CNR, on the other hand, is updated every five years, and this bill authorizes eight different child nutrition programs that provide funding for low-income kids to get access to nutritious food. These programs include school lunch and breakfast, summer meals, after-school meals and backpack programs, and more—it’s a pretty big deal.

Millions of children across the United States (including about 222,000 kids in Minnesota) lack consistent access to the federal nutrition programs that are vital to feeding them. One of our key priorities is increasing access to food in the summer months, where only 23% of Minnesota children who participate in free or reduced lunch through the National School Lunch Program participate in the Summer Food Service Program. Congress has an opportunity to close the meal gap by including smart, effective improvements in the Child Nutrition Reauthorization Act. These policy changes would allow flexibility for off-site meal consumption and streamline summer meal sites to ensure more children facing hunger receive adequate daily nutrition, no matter the time of year.

I was thinking about these 222,000 children from our state when I boarded a plane in Minneapolis early last Monday morning. I have to confess that I wasn’t quite sure what to expect in Washington. But I felt confident I would meet people as passionate about solving hunger as I am.

I was not disappointed.

If anything can bring together people from across party lines, it’s the future of our country—our children.

In the current hyper-partisan climate, it was so refreshing to meet with people from all sides of the political spectrum who care deeply about our country’s hard-working families and are dedicated to helping the 1 in 8 Minnesota children who experience hunger.

I was deeply inspired by the other hunger fighters in the Feeding America network who came to rally for the cause. I was also encouraged by Senator Tina Smith, and staff members from the offices of Senator Amy Klobuchar, Congresswoman Betty McCollum and Congressman Tom Emmer. I bumped into Congresswoman McCollum at the airport baggage claim carousal, proving that you can make important connections anywhere if you keep your eyes open!  

I am so very thankful for the conversations I had with these smart, hardworking individuals. With all the competing issues they have on their plates, I was surprised and delighted to discover that everyone I met was knowledgeable about hunger relief.  These legislators represent only a small sample of the Minnesota leaders I’ve gotten to meet and work with since I joined Second Harvest Heartland, all of whom realize how dire the situation is for the families who struggle every day to make ends meet, often just one health emergency or car repair away from needing food assistance.

Yet education and awareness can only take us so far—which is why I encourage you to reach out to your own elected official, whether it’s a city councilmember, state representative or senator, or even your members of congress (flight to D.C. not required!) to tell them why local hunger-relief matters to you and your community.

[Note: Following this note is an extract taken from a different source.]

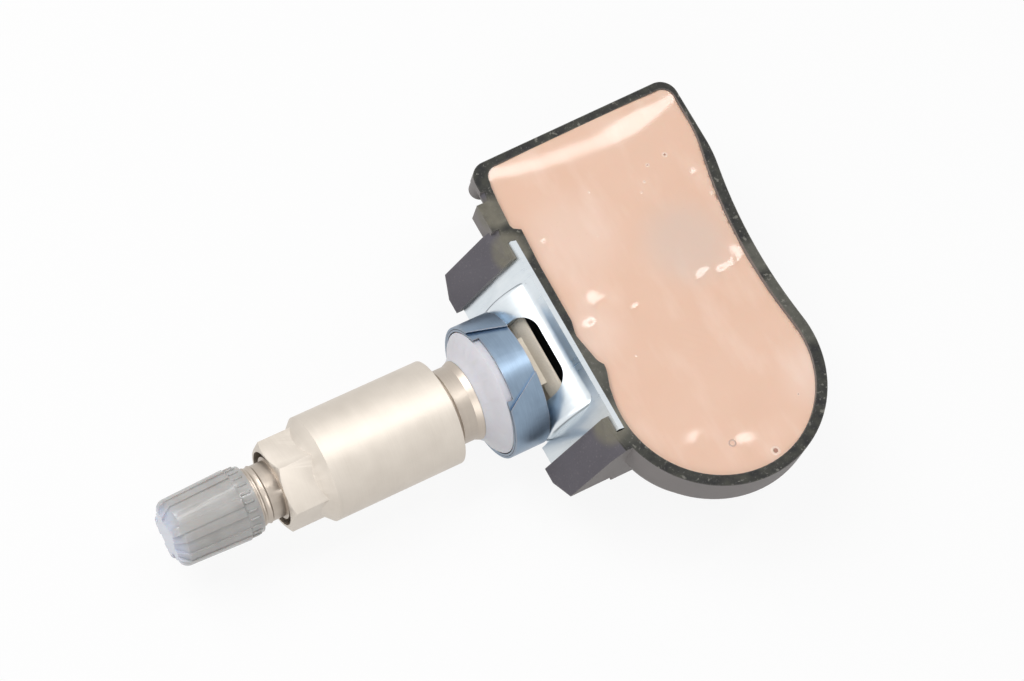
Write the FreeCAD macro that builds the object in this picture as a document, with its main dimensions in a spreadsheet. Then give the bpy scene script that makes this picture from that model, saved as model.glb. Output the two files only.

As we ramp up our hunger-relief efforts this holiday season, we invite you to go a step further by joining us for a volunteer shift, helping to pack food for the half a million people we serve each year.

I left Minneapolis feeling hopeful and returned knowing we are  more supported than ever by the vast network of lawmakers, partners, and volunteers who make this work possible. It’s easy to explain why our efforts matter, no matter who I’m talking to—but now it’s time for us all to get to work and put those words into action!